Concerning viral pathogens in a study on appendicitis etiology by Richardsen et al. (18), adenovirus was the most common with an incidence of 5.4%, followed by RV (4.7%). In our study, appendicitis developed in one case, caused by Giardia.
The rate of rashes in the E. histolytica group was 21.4% (1.1% RV, 2.9% unidentified), which was significantly higher than other pathogens. We thought that the high rash rate in E. histolytica might have resulted from the fever reaction, because the
E. histolytica group’s fever rate was significantly higher than that of other pathogens.
Study Limitations
Firstly, as we started this study, our goal was to descriptively analyze children with AGE and compare groups with or without the RV vaccine. However, we found that no child was vaccinated in our study sample. We thought that this might have been due to the vaccine fee, insufficient level of knowledge about vaccination,or socio-economic factors.
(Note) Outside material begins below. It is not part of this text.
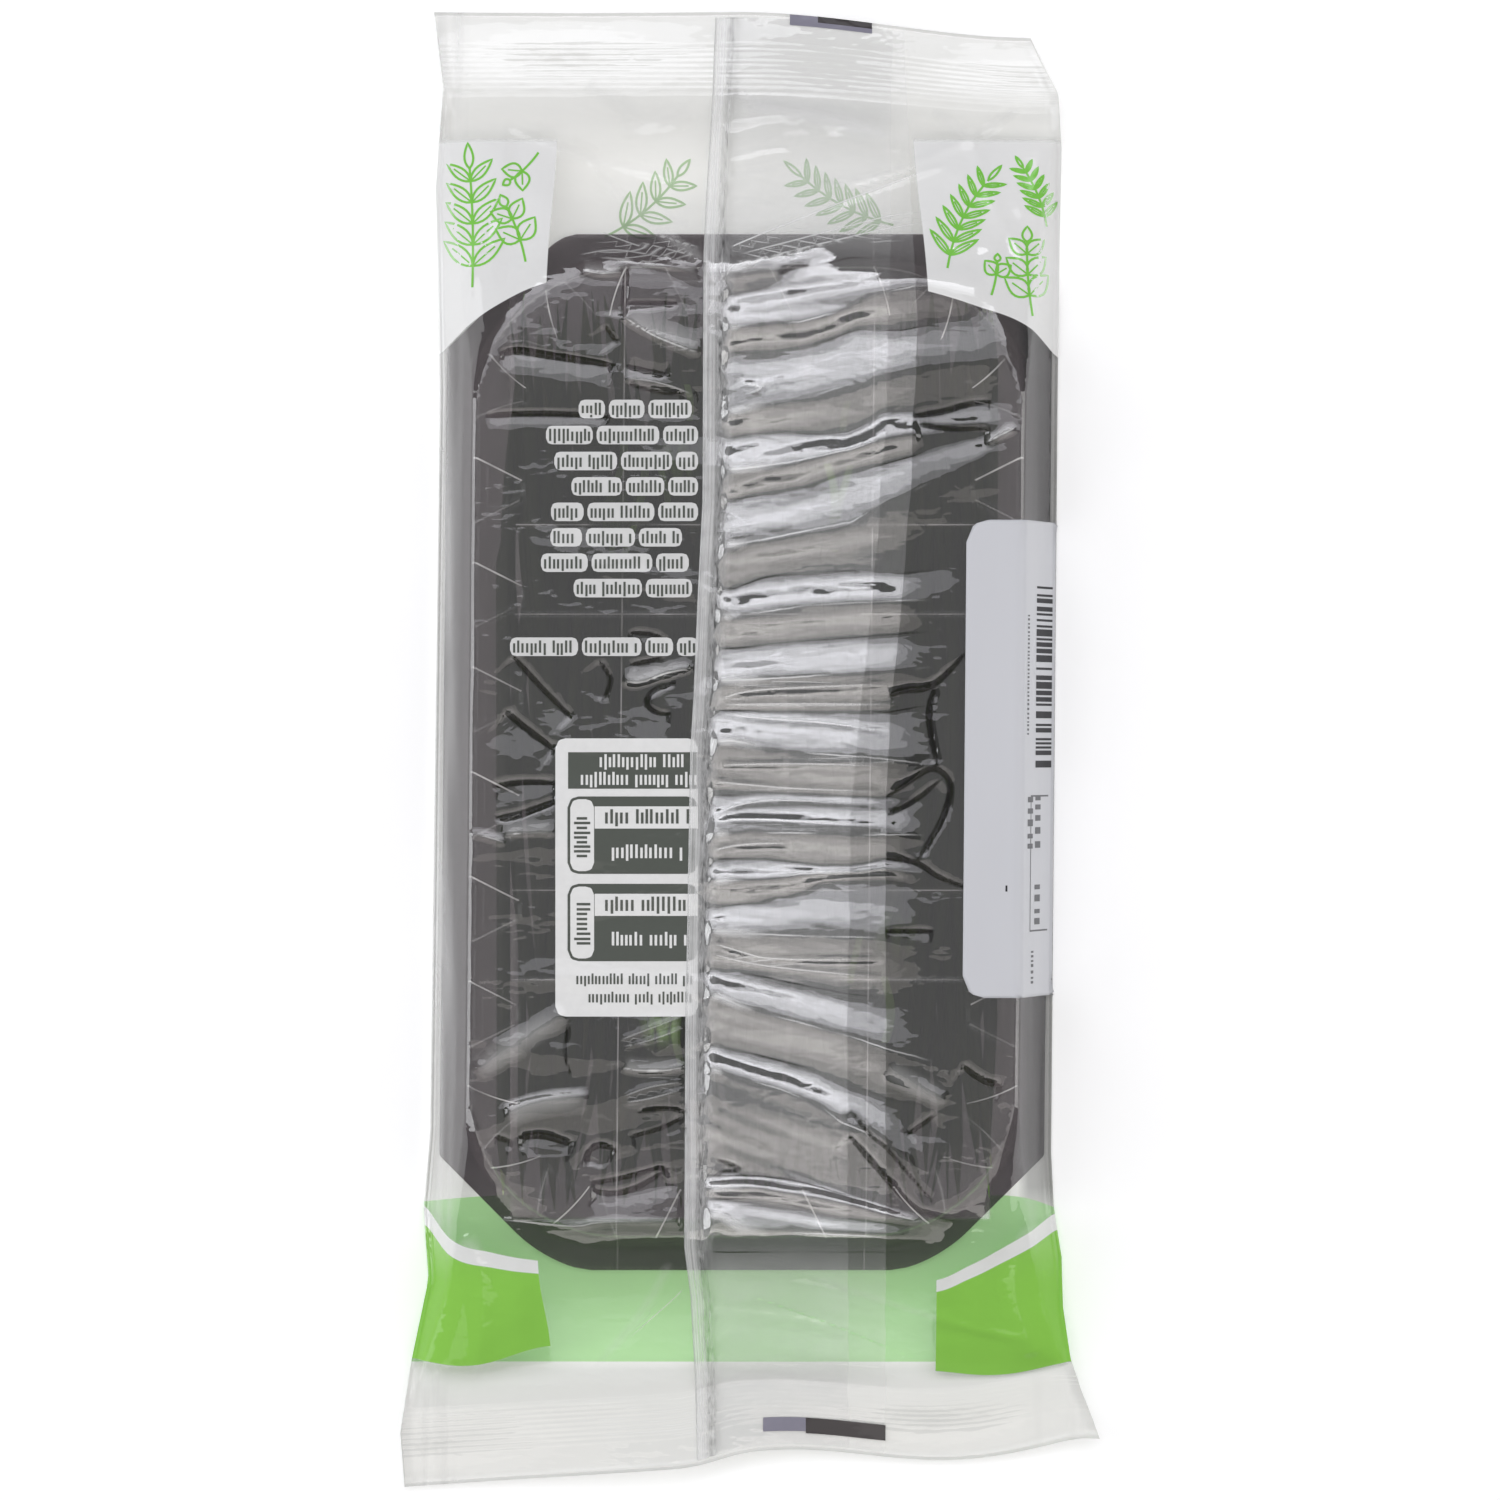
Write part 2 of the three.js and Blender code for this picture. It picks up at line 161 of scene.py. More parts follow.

Secondly, the retrospective study design did not permit us to ask parents about some demographic variables (such as using the hand for oral feeding, living in a large family, socio-economic level, maternal education level, disposal methods of children’s feces, source of water, etc.) that would negatively affect sanitation and hygiene. Thirdly, the norovirus detection kit was absent in our hospital laboratory, which might have been responsible for the high presence of unidentified pathogens.
CONCLUSION
This retrospective study demonstrated that the highest ratio of identified enteropathogens of AGE in hospitalized children belonged to RV, of which all cases had not received RV vaccination. We described that RV may cause severe complications with severe gastroenteritis and highlighted the importance of RV vaccination in the national immunization program, which may prevent long hospital stays.